QUESTIONS ABOUT THE INSTALLATION AT YOUR HOME
Ask these questions to find specific details on what the contractor is proposing and why, as well as general information on what you can expect during and after installation.
- What size and type of system do you recommend for my site? Why?
- Are there any steps I must take before the installation - such as removing trees or replacing my roof?
- What brand(s) of systems do you install? What advantages do these brands offer over other options? Are the systems manufactured in the U.S. or elsewhere?
- What warranties do you and the manufacturer offer? Do you offer a warranty on installation? If the manufacturer is not located in the U.S., are there any difficulties with warranty work? How do I make a claim on defective or short-lived equipment?
- What tax credits, rebates and other incentives will this installation qualify for? Who files the paperwork for any/all of these incentives?
- How much of my energy usage will this system provide?
- What will the payback period be?
- Will I be able to monitor the output of my panels? What is the process for doing so?
- How and when will you involve staff from my electric cooperative in the installation? Do you have experience interconnecting with utility grids?
- Will permits be needed for this installation? Who obtains them and pays any fees?
- When will you begin the installation? How long will it take to complete?
- What is your daily schedule? (For example, is it M-F, 8:00 to 5:00, with an hour for lunch?)
- Will you be on the job site daily? If not, how will we communicate if there are questions or problems that arise? And how do I reach you after hours?
- If my energy use changes, can I increase the number of solar panels later?
- Is it possible the installation may cause my roof to leak? If so, does your company take responsibility for repairs?
QUESTIONS ABOUT THE BID/CONTRACT
Why you should ask these questions? All of this information should be included in both your bid and on the contract you sign. Check these details carefully, then compare to other bids you obtain. (Get at least three bids, all in writing.) Be wary of any really low bids. If the contractor can’t supply the information, ask why not. After checking any contract to be sure this information is included, have a contract expert or lawyer review the contract before signing it.
- Is this bid an estimate or a fixed price? What is the process you will follow if you find unexpected problems with this installation and want to charge extra to fix the problems?
- Does the bid include the total cost of the project, including components, materials and labor?
- Does the bid include a breakdown of each of the components (make and model number, size/kWh per year, as well as price of each) so I can see what each portion will cost?
- Does the bid include details about permits?
- Does the bid include the time frame for beginning and ending the installation?
- Does the bid include warranty information, as well as how to place a claim?
- Does the bid include expected operation and maintenance costs; projected monthly, annual and lifetime costs and savings; and projected energy production?

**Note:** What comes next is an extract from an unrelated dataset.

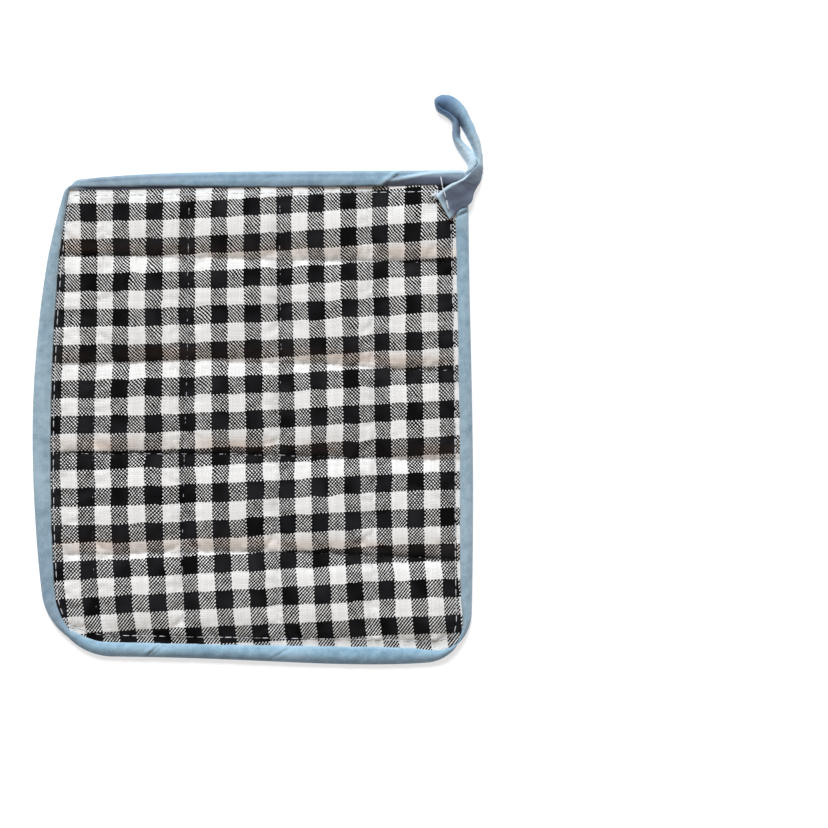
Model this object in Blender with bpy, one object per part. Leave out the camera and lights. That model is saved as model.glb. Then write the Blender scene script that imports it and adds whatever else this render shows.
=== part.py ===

- Does the bid include payment options, as well as financing details?
- Does the bid include details about who will file paperwork for tax credits, rebates and other incentives?
- What documentation will I receive when the project is done? (This may include lien releases and other contract-related paperwork, as well as warranties, operating manuals and more.)
RENT OR BUY?
These are options you face when searching for a place to live and when you need a new vehicle. You’ll face these same choices when you invest in solar. Here are some points to consider when exploring various methods of adding solar to your home.
- You’ll be responsible for making the decisions on what system to purchase, choosing a reputable contractor, and more. It’s a big investment, so you’ll need to spend time researching, asking questions, obtaining multiple bids, and reviewing contracts.
- To cover the cost of purchasing your solar system, you can pay cash or obtain a loan. The system will be yours, and you’ll reap the benefits of all power you generate from the system.
- Because you are the owner of the system, you’ll have to pay up front for the components and all installation and connectivity costs. You’ll most likely be responsible for maintenance and repair costs, and will bear liability for the system. While some installers offer service and maintenance contracts, not all do. You may be able to negotiate that in your contract; be sure to get details in writing before signing.
- As the system’s owner, you may be able to take advantage of federal, state, and local incentives (consult your financial / tax advisor).
LEASE (THIRD-PARTY OWNERSHIP)
If this is an option for you, consider these points.
- Leasing should reduce your up-front costs to install a solar system. Some leases offer a no-money-down option, and some leasing programs are structured so that the projected savings in electricity purchases offsets the lease payments.
- You’ll notice a wide range of solar lease programs. Variables include the amount of money you’ll have to pay up front, the length and term of the lease, and responsibilities, both yours and the leasing company’s. The differences between lease offers can be enormous, so be sure you understand all terms and conditions, and that you determine which options are most advantageous to your situation.
- With most solar leases, you’ll enter into a long-term contract—usually 15 to 20 years. Although the system is installed on your home’s roof, you won’t own the system, can’t claim Renewable Energy Credits (RECs), and can’t take advantage of any state or federal incentives. That’s because those rights belong to the leasing company. You will, however, receive all power produced by the solar system, at the rate negotiated in your contract. There are two primary leasing arrangements you might encounter. In one, you would sign a long-term lease for the hardware - like leasing a car. The second involves entering into a contract to purchase the power produced by the solar system that the leasing company installs on your roof.
- Some third-party solar companies also offer the opportunity for consumers to purchase their panels, either during or at the end of the contract. If you are interested in this option, be sure it is in the contract you sign.